ColonelMo
ColonelMo

Reputation: 134

common overlap of N circles

Having N circles represented by their radius and center coordinates , I wanted to know if there exists an algorithm for finding whether or not the point P exists such that P is inside all of the circles.

Upvotes: 5

Views: 3444

Answers (3)

fang
fang

Reputation: 3633

Let's see if O(N) algorithm is possible:

1) Find out the circle with smallest radius. Denote it as Cs.
2) Check if Cs is completely enclosed by all other circles. If yes, any point within Cs is the solution. If no, ignore those circles that completely enclose Cs. This will reduce the number of circles to M, where M <= N.
3) Check if any circle intersects Cs. If no circle intersects Cs, there is no solution. If yes, find if any of the intersection points is within all the rest of (M-1) circles. If yes, the intersection point is the solution. If no again, then no solution.

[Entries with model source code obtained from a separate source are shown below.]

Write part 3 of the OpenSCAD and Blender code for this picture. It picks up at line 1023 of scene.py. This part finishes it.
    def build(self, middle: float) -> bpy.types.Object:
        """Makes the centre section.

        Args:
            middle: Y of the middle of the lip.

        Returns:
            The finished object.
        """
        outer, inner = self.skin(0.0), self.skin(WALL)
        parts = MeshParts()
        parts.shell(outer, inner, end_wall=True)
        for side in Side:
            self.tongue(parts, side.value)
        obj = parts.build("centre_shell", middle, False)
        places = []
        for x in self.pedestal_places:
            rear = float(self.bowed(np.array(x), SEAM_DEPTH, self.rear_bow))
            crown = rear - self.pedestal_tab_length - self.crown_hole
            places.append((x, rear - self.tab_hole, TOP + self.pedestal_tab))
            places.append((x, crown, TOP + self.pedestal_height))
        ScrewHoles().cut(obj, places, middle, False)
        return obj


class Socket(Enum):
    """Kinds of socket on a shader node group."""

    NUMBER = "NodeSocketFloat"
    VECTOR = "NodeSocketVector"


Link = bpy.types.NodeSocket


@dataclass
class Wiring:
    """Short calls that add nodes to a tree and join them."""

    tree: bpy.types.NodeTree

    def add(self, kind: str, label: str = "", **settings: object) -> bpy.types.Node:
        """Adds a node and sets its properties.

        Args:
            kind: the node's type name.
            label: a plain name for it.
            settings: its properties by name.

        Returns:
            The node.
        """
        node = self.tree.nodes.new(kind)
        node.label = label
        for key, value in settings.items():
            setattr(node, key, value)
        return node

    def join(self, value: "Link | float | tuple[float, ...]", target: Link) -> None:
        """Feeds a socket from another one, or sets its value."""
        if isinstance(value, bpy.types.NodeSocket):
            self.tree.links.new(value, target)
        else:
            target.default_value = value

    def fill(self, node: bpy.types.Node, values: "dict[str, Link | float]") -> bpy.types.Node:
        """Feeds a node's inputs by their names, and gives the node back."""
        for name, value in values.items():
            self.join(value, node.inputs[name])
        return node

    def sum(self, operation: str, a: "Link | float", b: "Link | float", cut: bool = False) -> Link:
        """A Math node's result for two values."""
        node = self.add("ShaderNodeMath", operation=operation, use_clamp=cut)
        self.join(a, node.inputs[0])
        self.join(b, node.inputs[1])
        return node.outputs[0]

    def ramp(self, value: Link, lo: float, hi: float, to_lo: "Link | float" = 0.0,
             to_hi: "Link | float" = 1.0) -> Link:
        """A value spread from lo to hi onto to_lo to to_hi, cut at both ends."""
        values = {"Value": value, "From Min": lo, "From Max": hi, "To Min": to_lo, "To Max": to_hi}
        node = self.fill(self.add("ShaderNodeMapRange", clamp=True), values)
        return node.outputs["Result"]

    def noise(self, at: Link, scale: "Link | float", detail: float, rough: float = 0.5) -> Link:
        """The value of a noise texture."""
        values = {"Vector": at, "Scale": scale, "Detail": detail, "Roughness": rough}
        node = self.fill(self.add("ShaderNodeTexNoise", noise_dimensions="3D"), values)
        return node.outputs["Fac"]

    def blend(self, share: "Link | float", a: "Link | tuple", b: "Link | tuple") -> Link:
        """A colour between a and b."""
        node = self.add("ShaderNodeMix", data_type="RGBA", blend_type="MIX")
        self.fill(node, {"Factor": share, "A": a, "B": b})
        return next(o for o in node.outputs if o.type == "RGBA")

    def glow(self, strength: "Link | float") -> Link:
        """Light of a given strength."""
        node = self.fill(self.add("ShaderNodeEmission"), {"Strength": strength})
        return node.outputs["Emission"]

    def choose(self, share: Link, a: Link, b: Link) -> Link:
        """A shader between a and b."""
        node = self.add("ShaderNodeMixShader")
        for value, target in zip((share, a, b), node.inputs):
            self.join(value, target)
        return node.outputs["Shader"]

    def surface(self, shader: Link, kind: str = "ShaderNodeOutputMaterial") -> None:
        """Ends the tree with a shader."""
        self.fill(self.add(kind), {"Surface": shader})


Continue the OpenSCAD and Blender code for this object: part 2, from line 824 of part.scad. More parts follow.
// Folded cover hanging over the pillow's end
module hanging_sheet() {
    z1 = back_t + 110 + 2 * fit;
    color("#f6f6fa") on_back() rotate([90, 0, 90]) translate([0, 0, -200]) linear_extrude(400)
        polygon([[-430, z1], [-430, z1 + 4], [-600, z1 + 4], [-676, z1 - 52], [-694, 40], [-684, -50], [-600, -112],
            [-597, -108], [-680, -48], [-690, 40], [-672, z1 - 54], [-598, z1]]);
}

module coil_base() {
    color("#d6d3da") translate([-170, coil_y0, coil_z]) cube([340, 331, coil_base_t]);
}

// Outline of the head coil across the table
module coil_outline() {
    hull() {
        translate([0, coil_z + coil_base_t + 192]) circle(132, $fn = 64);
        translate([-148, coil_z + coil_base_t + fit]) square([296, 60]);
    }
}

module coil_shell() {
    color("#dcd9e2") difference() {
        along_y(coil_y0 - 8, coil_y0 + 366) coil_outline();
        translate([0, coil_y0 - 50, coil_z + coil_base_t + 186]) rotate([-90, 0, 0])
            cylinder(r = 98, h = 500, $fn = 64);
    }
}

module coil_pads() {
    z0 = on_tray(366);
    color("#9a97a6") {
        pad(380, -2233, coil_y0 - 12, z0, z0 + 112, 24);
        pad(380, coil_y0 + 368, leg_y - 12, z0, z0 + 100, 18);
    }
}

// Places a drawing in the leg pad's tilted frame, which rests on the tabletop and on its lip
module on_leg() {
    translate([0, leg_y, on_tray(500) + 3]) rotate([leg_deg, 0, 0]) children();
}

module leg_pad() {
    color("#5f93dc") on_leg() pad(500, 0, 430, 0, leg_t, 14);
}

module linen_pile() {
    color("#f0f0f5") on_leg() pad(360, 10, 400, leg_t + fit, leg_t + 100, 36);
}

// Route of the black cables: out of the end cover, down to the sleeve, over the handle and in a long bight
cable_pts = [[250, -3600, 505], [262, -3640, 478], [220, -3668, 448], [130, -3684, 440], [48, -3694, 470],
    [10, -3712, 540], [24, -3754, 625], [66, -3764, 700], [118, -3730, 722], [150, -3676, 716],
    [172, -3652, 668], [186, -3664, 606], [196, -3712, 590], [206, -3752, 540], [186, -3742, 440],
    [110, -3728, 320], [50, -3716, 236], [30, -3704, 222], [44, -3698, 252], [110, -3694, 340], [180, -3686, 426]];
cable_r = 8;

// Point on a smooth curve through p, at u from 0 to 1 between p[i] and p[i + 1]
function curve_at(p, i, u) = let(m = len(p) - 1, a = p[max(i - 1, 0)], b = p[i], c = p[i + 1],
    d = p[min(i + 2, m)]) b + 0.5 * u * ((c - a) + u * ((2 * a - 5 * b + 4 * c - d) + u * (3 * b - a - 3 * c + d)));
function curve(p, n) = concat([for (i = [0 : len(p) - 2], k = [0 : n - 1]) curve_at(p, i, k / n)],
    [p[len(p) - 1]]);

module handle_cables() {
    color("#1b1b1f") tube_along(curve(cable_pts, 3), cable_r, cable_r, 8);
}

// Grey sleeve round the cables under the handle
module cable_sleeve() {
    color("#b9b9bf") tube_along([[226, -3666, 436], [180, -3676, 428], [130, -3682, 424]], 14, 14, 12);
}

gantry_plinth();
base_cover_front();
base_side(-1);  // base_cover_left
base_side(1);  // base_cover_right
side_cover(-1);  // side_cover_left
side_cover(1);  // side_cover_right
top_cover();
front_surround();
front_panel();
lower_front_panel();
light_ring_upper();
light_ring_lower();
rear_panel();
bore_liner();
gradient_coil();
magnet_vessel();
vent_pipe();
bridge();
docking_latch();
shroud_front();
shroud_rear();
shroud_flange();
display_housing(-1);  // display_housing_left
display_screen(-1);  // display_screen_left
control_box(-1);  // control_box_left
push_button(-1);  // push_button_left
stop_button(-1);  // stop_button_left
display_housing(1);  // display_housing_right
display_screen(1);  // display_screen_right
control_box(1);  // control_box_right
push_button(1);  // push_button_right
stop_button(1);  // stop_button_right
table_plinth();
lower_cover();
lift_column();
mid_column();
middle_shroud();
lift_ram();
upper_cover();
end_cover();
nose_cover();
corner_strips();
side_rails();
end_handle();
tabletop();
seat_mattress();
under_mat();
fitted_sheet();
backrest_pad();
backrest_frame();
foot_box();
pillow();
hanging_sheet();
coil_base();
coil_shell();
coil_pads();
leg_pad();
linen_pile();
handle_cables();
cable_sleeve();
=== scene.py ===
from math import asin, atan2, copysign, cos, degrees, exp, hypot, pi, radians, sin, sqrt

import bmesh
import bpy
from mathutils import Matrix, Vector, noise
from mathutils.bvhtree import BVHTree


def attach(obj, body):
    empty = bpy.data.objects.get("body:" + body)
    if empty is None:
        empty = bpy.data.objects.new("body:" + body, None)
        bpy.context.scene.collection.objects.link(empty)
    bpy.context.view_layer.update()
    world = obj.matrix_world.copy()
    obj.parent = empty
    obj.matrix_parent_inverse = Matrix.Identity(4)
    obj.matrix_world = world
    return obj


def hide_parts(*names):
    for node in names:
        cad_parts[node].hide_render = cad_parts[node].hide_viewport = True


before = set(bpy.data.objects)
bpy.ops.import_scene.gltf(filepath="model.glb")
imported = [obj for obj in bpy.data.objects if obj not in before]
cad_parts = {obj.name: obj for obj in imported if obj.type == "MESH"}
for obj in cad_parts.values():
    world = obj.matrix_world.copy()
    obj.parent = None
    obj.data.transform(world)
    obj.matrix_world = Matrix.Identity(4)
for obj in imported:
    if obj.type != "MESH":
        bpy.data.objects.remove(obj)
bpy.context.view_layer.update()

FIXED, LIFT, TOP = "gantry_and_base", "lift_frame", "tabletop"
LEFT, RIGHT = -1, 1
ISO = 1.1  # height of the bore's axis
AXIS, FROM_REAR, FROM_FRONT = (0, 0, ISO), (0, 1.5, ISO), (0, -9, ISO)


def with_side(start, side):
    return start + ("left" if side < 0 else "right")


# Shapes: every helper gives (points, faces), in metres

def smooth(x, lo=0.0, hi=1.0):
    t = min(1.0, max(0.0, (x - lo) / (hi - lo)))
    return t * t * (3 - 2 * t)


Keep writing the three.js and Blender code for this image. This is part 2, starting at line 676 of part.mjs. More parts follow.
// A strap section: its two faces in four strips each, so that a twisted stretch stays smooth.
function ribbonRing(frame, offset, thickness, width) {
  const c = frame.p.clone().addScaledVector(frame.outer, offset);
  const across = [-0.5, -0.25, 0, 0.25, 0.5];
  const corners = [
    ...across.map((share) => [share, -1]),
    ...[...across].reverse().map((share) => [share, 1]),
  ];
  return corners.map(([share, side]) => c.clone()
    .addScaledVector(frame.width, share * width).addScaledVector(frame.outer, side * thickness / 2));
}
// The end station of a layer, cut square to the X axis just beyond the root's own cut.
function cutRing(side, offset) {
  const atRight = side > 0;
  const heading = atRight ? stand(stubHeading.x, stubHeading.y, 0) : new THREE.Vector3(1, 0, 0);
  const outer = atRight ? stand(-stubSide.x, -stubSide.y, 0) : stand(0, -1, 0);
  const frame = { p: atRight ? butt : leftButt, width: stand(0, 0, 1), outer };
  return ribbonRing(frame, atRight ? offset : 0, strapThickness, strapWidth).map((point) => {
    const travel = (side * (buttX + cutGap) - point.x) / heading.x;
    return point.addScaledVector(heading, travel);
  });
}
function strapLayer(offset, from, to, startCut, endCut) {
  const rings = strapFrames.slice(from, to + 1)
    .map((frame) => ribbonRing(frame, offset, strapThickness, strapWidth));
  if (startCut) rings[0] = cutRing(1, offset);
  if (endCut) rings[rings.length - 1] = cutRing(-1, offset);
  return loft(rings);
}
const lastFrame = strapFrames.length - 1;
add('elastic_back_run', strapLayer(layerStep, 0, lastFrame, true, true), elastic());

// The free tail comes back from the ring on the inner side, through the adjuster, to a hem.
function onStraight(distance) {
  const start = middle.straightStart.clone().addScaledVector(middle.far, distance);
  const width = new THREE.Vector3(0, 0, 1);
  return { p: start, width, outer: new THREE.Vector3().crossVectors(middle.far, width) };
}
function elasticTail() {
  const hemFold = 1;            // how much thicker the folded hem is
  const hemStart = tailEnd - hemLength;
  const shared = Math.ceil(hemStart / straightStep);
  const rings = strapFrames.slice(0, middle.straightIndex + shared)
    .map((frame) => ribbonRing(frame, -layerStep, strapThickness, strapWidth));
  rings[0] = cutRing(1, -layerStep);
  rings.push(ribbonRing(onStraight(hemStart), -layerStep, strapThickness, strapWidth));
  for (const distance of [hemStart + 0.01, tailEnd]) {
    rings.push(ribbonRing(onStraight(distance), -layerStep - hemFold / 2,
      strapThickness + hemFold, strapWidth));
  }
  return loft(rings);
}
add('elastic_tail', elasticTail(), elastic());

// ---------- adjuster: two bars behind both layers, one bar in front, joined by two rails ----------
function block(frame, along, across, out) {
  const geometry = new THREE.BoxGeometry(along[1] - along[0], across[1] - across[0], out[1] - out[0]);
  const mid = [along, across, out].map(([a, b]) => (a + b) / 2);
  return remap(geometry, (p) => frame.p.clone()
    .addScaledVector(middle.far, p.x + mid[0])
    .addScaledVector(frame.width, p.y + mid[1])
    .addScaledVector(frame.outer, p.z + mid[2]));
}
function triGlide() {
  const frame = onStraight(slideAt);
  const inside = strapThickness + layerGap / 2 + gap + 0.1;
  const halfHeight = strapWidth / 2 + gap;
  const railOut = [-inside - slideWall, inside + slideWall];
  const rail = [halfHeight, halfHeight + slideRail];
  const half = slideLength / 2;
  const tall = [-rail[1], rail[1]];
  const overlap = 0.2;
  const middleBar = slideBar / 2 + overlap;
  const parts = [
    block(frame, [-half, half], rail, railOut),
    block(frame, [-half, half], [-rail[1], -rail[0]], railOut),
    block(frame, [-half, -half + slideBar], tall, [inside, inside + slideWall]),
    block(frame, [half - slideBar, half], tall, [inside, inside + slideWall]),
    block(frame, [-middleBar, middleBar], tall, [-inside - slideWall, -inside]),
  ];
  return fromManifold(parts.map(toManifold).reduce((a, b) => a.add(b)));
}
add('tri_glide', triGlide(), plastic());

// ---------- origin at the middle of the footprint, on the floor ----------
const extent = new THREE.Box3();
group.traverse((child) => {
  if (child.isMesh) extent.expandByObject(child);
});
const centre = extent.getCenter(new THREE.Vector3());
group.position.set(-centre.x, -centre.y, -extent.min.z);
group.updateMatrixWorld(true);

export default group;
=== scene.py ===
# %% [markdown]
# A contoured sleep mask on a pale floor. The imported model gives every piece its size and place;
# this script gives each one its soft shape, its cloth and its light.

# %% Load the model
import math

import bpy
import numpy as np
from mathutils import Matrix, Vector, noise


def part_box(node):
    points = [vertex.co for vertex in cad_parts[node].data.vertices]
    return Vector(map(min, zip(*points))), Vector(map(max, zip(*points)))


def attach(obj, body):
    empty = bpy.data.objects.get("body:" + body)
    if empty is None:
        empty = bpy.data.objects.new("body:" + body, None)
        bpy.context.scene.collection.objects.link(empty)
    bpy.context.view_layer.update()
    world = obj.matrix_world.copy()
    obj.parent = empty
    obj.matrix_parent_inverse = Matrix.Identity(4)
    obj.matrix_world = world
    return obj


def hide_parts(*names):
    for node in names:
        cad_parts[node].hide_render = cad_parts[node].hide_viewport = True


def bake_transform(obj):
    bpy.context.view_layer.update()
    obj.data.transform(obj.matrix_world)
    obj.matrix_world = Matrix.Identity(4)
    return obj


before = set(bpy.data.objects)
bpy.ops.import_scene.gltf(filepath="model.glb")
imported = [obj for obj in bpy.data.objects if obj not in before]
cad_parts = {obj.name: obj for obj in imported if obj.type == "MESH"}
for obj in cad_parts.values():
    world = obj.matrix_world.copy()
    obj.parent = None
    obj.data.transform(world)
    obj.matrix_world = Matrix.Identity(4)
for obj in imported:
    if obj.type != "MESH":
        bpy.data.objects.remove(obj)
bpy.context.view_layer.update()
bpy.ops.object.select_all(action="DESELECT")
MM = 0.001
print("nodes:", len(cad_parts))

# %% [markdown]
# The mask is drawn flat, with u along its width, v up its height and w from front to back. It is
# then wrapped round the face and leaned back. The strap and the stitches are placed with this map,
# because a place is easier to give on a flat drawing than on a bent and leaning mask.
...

All the above steps are O(N) for computation, so the overall computation should be O(N) as well.

Upvotes: 0

HEKTO
HEKTO

Reputation: 4191

If you could calculate intersections sequentially then you can get O(N^2) algorithm.

Each circles intersection is a convex figure similar to a polygon, but with arc sides. After you intersect n first circles you'll get the intersection area with not more than O(n) sides. So in order to calculate its intersection with the next (n+1-th) circle you'll need O(n) work. Going over all N circles you'll need the O(N^2) work total.

The advantage of this algorithm is also its earlier termination with answer no - if you get an empty intersection on step n it won't become nonempty in following steps.

A disadvantage - a necessity to deal with "arced" polygons.

Upvotes: 3

Peter de Rivaz
Peter de Rivaz

Reputation: 33519

One simple O(n^3) method is to simply compute the points of intersection for every pair of circles and then for each intersection point test to see if it is in all of the circles.

There will be O(n^2) intersection points, and testing each of these takes O(n), so overall it is O(n^3).

I believe the only way there can be points inside all circles and not an intersection point is if the innermost circle is completely inside the other circles, so you should also test the centre of each circle.